[Exercise materials]:

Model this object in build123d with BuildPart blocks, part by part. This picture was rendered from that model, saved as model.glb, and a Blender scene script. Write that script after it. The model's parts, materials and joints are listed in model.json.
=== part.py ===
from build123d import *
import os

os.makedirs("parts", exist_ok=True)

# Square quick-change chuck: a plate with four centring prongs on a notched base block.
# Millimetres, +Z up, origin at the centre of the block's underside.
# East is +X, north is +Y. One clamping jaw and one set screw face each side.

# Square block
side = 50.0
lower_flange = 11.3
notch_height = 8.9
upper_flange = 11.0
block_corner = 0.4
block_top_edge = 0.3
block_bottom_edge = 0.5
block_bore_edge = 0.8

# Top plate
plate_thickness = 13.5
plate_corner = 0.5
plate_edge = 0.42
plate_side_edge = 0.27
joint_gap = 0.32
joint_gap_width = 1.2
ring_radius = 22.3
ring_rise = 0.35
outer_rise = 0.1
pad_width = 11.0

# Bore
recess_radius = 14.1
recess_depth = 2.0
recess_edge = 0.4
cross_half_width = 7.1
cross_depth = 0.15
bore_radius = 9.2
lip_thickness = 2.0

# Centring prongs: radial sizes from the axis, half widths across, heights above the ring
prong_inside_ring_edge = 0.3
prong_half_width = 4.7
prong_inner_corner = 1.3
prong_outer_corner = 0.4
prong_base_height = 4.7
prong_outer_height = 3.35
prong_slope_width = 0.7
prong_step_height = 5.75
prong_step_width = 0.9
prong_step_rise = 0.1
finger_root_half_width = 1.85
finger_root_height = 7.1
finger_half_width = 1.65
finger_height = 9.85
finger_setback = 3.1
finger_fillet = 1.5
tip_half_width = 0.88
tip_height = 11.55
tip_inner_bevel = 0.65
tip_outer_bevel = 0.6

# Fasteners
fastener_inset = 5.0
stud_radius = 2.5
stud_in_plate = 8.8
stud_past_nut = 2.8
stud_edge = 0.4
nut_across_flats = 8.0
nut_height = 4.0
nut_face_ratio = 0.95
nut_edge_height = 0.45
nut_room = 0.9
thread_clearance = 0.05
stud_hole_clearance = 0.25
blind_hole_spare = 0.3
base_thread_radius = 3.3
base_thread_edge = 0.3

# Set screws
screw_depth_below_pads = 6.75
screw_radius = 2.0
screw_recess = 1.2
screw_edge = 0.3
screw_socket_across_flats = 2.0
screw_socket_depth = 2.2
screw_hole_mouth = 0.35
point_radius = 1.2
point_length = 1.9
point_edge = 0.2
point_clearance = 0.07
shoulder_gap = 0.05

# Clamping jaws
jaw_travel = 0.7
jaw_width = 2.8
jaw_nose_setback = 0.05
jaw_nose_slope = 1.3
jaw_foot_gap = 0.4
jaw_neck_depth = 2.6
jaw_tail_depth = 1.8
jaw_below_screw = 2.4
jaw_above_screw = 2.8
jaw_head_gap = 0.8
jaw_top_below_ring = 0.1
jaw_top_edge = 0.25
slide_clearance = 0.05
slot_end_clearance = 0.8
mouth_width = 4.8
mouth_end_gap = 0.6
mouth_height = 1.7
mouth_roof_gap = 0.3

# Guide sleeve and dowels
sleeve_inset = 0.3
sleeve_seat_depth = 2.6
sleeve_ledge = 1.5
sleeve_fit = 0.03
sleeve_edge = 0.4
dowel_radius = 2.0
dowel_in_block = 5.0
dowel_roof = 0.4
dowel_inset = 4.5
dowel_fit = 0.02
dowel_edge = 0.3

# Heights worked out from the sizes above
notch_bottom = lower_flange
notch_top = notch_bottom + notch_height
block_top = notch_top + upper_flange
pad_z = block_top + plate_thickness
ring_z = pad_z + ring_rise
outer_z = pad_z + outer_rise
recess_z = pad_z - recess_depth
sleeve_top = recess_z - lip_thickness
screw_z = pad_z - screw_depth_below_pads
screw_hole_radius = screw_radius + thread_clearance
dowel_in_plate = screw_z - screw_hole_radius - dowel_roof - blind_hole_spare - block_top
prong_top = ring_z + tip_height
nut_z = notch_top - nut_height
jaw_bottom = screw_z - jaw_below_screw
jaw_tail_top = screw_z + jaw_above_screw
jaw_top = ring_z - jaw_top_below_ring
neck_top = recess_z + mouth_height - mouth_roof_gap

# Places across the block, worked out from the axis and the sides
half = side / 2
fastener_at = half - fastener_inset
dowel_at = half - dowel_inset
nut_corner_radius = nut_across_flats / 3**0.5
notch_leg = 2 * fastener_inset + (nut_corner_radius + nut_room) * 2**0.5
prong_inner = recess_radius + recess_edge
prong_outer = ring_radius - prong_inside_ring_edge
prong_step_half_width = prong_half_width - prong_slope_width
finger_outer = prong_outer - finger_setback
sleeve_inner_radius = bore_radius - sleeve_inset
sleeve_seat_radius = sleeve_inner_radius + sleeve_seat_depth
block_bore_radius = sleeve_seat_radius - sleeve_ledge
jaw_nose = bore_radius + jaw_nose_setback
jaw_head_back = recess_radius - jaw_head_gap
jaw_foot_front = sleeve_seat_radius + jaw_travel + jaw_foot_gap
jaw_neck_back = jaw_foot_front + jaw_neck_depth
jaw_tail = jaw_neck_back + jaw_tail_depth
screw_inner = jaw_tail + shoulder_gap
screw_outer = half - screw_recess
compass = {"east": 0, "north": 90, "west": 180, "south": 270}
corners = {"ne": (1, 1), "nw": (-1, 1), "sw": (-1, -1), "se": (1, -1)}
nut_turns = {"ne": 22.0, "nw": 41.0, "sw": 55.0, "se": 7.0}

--

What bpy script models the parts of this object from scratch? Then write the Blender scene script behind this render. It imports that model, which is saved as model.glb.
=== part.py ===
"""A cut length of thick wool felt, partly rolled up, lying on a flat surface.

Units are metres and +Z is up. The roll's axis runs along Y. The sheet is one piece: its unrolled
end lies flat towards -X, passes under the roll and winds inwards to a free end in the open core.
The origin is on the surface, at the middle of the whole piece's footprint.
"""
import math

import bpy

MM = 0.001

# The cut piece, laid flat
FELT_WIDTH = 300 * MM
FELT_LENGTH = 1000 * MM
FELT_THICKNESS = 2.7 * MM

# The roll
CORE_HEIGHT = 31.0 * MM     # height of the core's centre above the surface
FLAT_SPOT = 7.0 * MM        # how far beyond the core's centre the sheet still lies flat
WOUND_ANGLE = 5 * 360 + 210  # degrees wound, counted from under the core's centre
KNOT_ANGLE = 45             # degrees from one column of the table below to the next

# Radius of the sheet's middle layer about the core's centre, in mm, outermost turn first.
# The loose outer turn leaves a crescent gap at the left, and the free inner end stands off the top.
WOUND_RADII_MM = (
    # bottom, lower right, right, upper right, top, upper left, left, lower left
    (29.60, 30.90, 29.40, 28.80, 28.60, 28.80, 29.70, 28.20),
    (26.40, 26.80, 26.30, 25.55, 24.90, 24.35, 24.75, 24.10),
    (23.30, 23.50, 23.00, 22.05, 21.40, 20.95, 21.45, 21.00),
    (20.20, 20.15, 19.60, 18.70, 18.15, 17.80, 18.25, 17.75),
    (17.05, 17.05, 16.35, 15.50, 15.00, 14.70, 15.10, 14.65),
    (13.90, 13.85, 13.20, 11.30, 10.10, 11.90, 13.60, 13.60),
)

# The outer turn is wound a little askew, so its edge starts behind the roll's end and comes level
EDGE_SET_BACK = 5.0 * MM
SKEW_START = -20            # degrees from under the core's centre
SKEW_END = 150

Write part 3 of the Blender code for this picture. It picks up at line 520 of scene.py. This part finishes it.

...

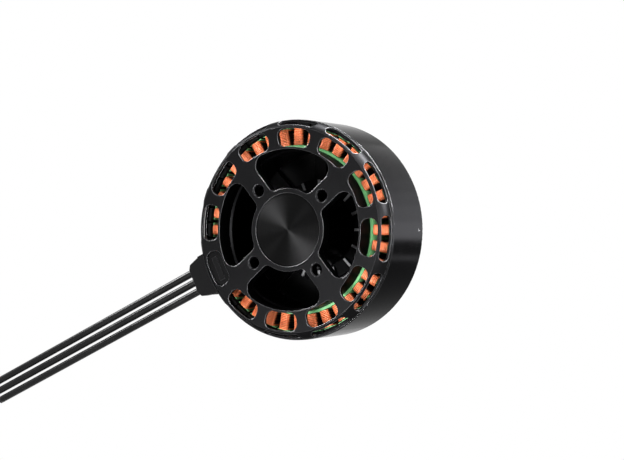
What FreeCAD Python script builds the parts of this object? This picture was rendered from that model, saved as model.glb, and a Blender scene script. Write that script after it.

[Directions]:
In the listing above, find the line containing "Model this object" and the line containing "block_bore_edge = 0.8", then quote both, plus every line between them, exactly as written.

[In response]:
Model this object in build123d with BuildPart blocks, part by part. This picture was rendered from that model, saved as model.glb, and a Blender scene script. Write that script after it. The model's parts, materials and joints are listed in model.json.
=== part.py ===
from build123d import *
import os

os.makedirs("parts", exist_ok=True)

# Square quick-change chuck: a plate with four centring prongs on a notched base block.
# Millimetres, +Z up, origin at the centre of the block's underside.
# East is +X, north is +Y. One clamping jaw and one set screw face each side.

# Square block
side = 50.0
lower_flange = 11.3
notch_height = 8.9
upper_flange = 11.0
block_corner = 0.4
block_top_edge = 0.3
block_bottom_edge = 0.5
block_bore_edge = 0.8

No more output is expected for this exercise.